だが、生きていくことは悪いことでは無いと思う。

私はお前が生きていくということは悪いことでは無いとも思う。

お前は馬鹿だとは思うが、お前がいなくて、アンナだけに頼っていたら、あの後の十数日感は生きられなかっただろうということは分かっている。

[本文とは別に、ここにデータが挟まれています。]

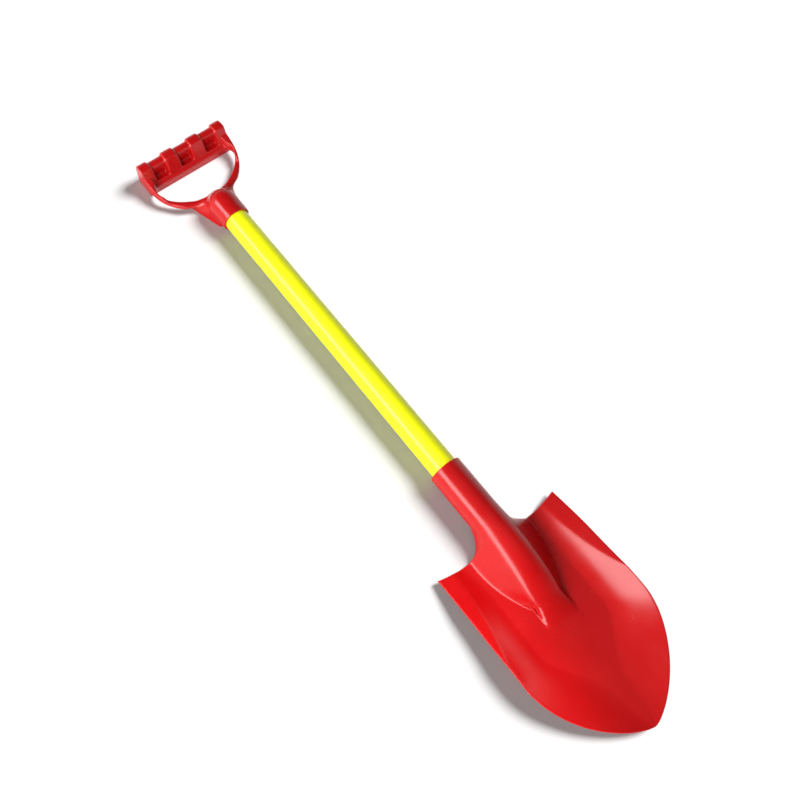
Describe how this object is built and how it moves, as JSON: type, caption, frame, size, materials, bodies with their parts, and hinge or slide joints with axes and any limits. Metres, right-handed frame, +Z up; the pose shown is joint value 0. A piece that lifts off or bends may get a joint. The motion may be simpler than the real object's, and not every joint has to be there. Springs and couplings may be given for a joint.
{
  "type": "toy sand shovel",
  "caption": "Toy sand shovel with a pointed dished blade, a straight round shaft and a ring grip whose hand bar has finger grooves.",
  "frame": {"origin": "on the ground under the middle of the shovel's length, as it lies on its back", "axes": "+X along the shaft from the grip to the blade's point, +Y across the blade, +Z up out of the blade's hollow"},
  "size_m": [0.6, 0.115, 0.0277],
  "materials": {
    "red_plastic": "glossy moulded plastic",
    "grip_plastic": "glossy moulded plastic",
    "yellow_plastic": "smooth glossy sleeve",
    "core_wood": "bare turned wood",
    "screw_steel": "zinc plated"
  },
  "bodies": {
    "root": {"blade": "red_plastic", "grip": "grip_plastic", "shaft_sleeve": "yellow_plastic", "shaft_core": "core_wood", "fixing_screws": "screw_steel"}
  },
  "joints": []
}
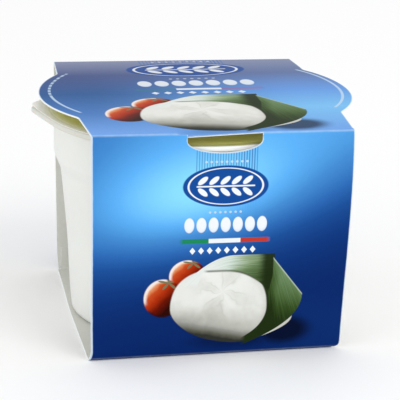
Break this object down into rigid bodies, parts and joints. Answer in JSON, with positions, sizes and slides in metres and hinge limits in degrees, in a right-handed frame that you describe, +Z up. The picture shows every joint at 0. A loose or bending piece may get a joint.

いろんなところを歩いたり走ったりするのを勧める。腹が減ったら食べて、眠くなったら寝る。座って考えているよりかはマシだ。

…ぷっ。

何だ。

あははははははは。

そんな風に笑うと、涙が出てくるぞ。

大丈夫よ。これこそがあなたと話をする良いところだと思っていただけだから。

もしここにいるのがあなたじゃなくてアンナだったら、私達二人は今頃、頭を抱えて泣いていたかもしれないなって。

あいつもお前のことは嫌いだからな、忘れるなよ。

知っているわ、あ、はは。知っているわよ。

ねえ、ソニア。

何しやがる。

あなたは私の問題を何も解決出来ていないってこと分かってる?

お前のことを気にするのがめんどくせえだけだ。

私もあなたの問題を解決することは出来ないわ。

でもあなたの言うとおりよ、私達は生きてきた。

それならば、私達は歩くことが出来るんじゃない?

あ?

足元の円、夜、迷宮、内心、思考、深淵。

同じ言葉で話してもらっても良いか。

ええ、そうね、でもオペレーターならばコードネームはあるべきなんじゃないかしら。私がオペレーターになるなら、どのコードネームを選ぶべきかしらね。

知るかよ。このコードネームはアンナが考えてくれたものだ。

そうね、それじゃあ、Pocaなんてどうかしら?

露?

そう、露。共通語ではロサというの。

…良いんじゃねえか?

そう、ではもし私がオペレーターになるなら、ロサと呼んでね。